*Record extracts*.
::::
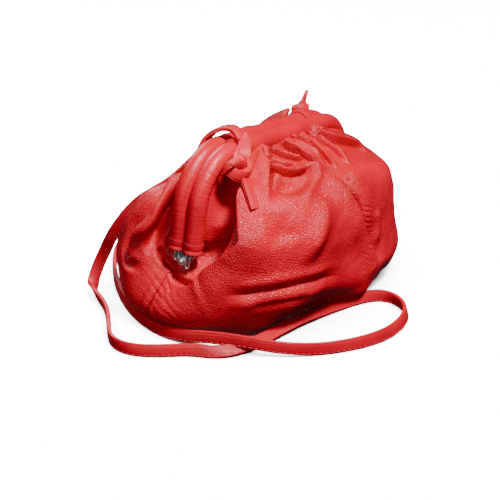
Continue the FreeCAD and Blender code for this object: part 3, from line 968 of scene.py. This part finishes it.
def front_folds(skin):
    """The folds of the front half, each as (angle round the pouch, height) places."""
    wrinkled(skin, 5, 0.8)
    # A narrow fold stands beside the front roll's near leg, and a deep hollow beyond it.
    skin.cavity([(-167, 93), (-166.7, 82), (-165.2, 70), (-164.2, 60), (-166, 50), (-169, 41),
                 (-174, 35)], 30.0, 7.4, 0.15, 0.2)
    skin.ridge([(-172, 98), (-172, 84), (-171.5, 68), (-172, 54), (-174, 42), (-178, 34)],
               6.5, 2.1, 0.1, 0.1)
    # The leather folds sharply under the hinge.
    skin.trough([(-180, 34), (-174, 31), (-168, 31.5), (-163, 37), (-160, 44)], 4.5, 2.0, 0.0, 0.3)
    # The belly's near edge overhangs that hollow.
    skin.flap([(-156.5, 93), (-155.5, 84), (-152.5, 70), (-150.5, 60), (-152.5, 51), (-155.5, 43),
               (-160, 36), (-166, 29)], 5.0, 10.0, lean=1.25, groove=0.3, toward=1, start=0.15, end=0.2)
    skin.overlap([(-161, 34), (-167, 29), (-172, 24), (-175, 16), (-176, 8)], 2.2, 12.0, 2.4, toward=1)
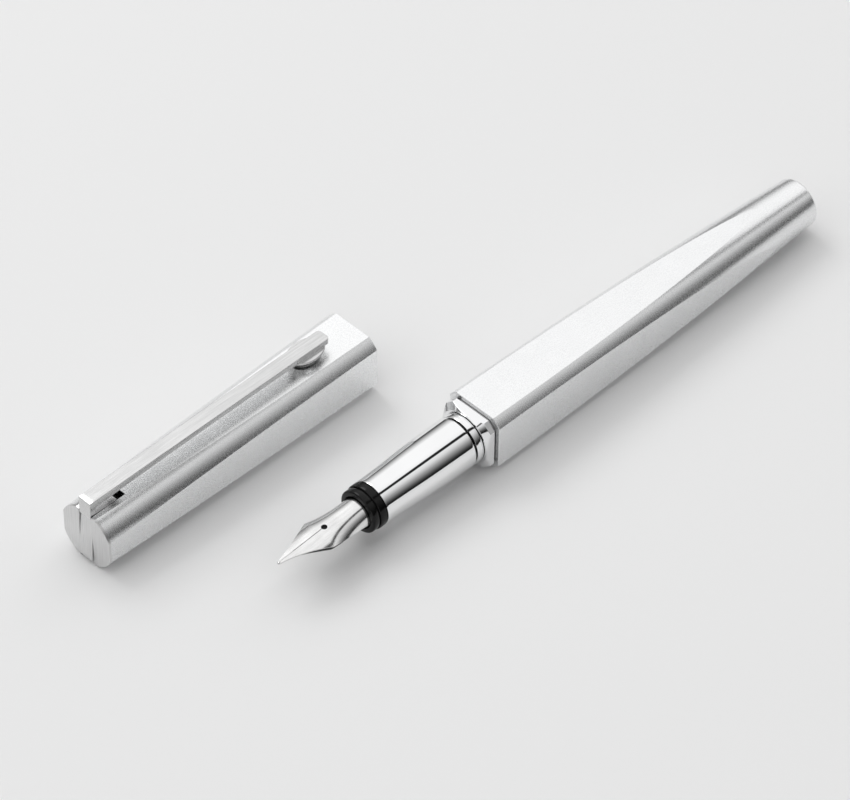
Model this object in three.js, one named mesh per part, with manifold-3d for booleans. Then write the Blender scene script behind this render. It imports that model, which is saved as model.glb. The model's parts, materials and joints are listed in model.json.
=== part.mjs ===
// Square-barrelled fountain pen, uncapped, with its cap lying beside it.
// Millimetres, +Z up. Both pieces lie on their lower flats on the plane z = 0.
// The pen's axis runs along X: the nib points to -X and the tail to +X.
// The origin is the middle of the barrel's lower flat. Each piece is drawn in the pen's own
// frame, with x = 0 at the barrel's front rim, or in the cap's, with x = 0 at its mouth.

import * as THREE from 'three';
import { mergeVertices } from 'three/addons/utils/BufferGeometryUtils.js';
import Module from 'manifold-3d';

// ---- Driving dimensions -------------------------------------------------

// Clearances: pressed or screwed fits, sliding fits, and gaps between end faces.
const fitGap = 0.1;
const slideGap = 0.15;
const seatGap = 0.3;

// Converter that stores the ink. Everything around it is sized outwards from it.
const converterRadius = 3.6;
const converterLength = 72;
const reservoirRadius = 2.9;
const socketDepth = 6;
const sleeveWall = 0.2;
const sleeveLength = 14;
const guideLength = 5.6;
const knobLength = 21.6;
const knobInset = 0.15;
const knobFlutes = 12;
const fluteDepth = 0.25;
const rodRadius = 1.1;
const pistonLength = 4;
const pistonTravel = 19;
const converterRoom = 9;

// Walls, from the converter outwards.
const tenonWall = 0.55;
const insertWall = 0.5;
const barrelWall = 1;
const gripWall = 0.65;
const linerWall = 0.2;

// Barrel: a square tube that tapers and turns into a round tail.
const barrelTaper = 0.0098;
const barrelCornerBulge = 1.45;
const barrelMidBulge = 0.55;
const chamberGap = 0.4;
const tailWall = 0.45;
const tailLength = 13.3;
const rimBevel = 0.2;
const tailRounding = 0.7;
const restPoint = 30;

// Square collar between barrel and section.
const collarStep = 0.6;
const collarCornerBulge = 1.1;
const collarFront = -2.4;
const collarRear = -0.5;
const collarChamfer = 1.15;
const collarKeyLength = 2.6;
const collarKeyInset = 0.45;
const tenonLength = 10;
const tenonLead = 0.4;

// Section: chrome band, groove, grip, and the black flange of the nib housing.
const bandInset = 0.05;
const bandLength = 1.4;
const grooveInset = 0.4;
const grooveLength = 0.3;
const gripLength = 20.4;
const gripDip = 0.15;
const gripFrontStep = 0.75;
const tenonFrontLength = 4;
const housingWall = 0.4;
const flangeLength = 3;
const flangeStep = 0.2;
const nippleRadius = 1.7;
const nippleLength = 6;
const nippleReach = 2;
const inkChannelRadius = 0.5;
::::
*Task statement*. Reproduce exactly, and only, the lines from the start of the entries through the one that contains "Model this object".

*Final result*.
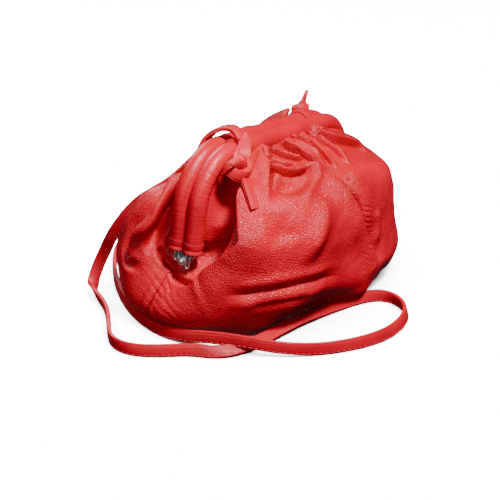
Continue the FreeCAD and Blender code for this object: part 3, from line 968 of scene.py. This part finishes it.
def front_folds(skin):
    """The folds of the front half, each as (angle round the pouch, height) places."""
    wrinkled(skin, 5, 0.8)
    # A narrow fold stands beside the front roll's near leg, and a deep hollow beyond it.
    skin.cavity([(-167, 93), (-166.7, 82), (-165.2, 70), (-164.2, 60), (-166, 50), (-169, 41),
                 (-174, 35)], 30.0, 7.4, 0.15, 0.2)
    skin.ridge([(-172, 98), (-172, 84), (-171.5, 68), (-172, 54), (-174, 42), (-178, 34)],
               6.5, 2.1, 0.1, 0.1)
    # The leather folds sharply under the hinge.
    skin.trough([(-180, 34), (-174, 31), (-168, 31.5), (-163, 37), (-160, 44)], 4.5, 2.0, 0.0, 0.3)
    # The belly's near edge overhangs that hollow.
    skin.flap([(-156.5, 93), (-155.5, 84), (-152.5, 70), (-150.5, 60), (-152.5, 51), (-155.5, 43),
               (-160, 36), (-166, 29)], 5.0, 10.0, lean=1.25, groove=0.3, toward=1, start=0.15, end=0.2)
    skin.overlap([(-161, 34), (-167, 29), (-172, 24), (-175, 16), (-176, 8)], 2.2, 12.0, 2.4, toward=1)
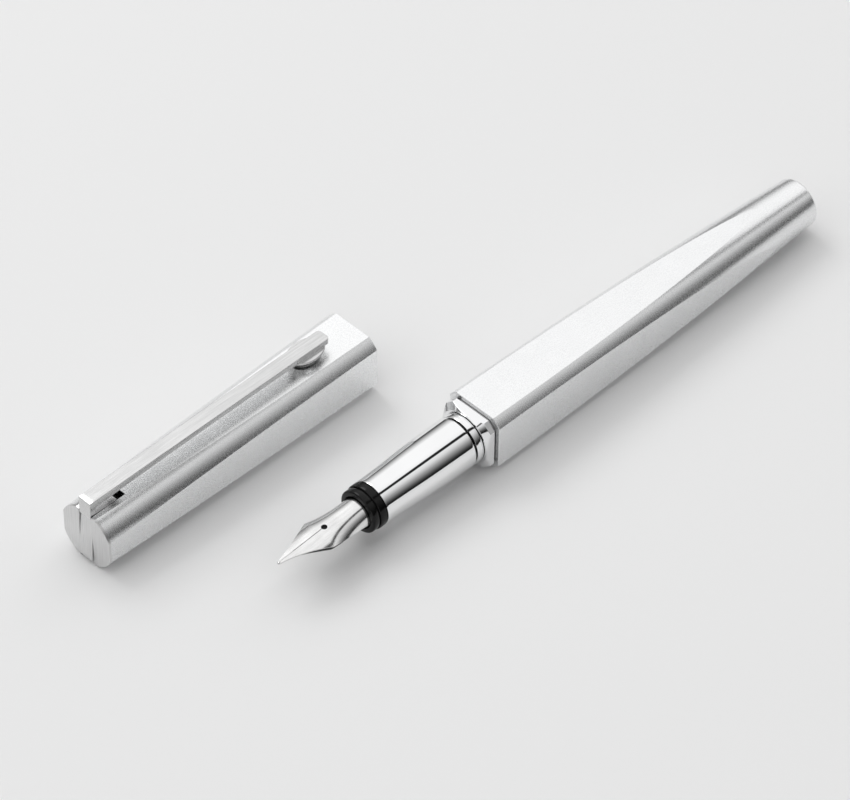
Model this object in three.js, one named mesh per part, with manifold-3d for booleans. Then write the Blender scene script behind this render. It imports that model, which is saved as model.glb. The model's parts, materials and joints are listed in model.json.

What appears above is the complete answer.